Once we start the app, we can check the topic for the source data is created and messages are ingested.

Process Data

The Flink application is built using the Table API. We have two Kafka topics - one for the source and the other for the sink. Simply put, we can manipulate the records of the topics as tables of unbounded real-time streams with the Table API. In order to read/write records from/to a Kafka topic where the cluster is IAM authenticated, we need to specify the custom Uber Jar that we created earlier - pyflink-getting-started-1.0.0.jar. Note we only need to configure the connector jar when we develop the app locally as the jar file will be specified by the --jarfile option when submitting it to a Flink cluster or deploying via KDA. We also need the application properties file (application_properties.json) in order to be comparable with KDA. The file contains the Flink runtime options in KDA as well as application specific properties. All the properties should be specified when deploying via KDA and, for local development, we keep them as a json file and only the application specific properties are used.

The tables for the source and output topics can be created using SQL with options that are related to the Kafka connector.

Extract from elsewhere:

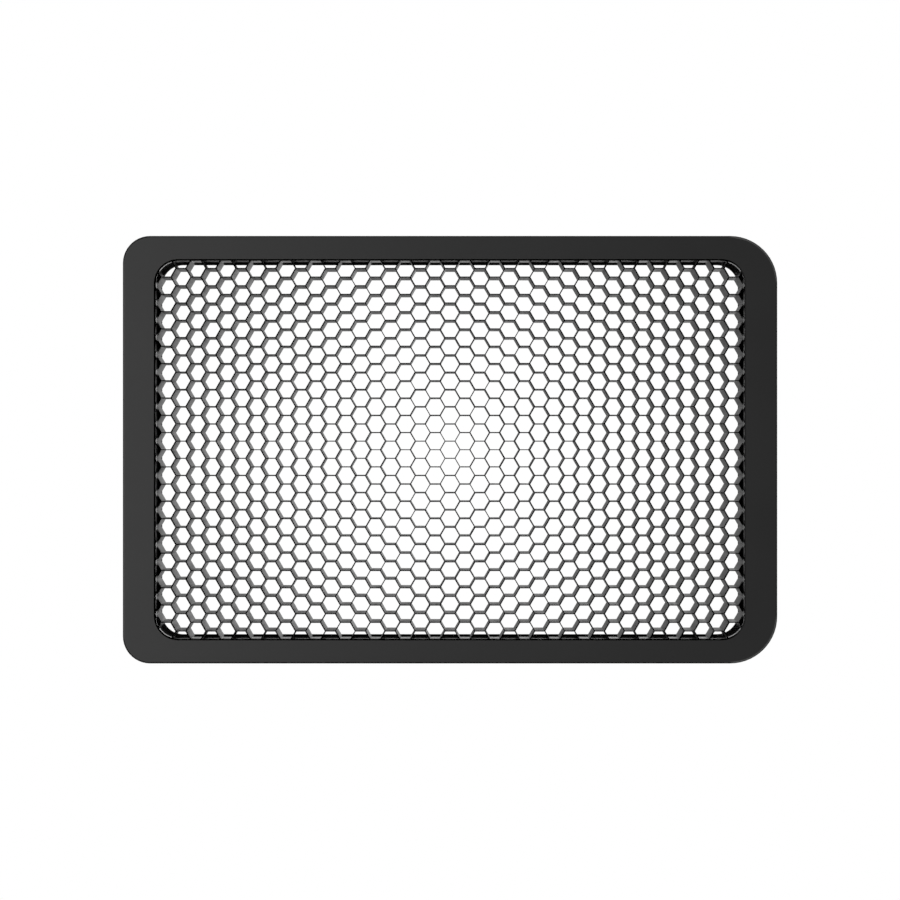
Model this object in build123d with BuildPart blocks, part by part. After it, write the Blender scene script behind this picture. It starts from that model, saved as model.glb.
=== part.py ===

Key options cover the connector name (connector), topic name (topic), bootstrap server address (properties.bootstrap.servers) and format (format). See the connector document for more details about the connector configuration. Note that the security options of the tables are updated for IAM authentication when the bootstrap server argument ends with 9098 using the inject_security_opts function. When it comes to inserting the source records into the output table, we can use either SQL or built-in add_insert method.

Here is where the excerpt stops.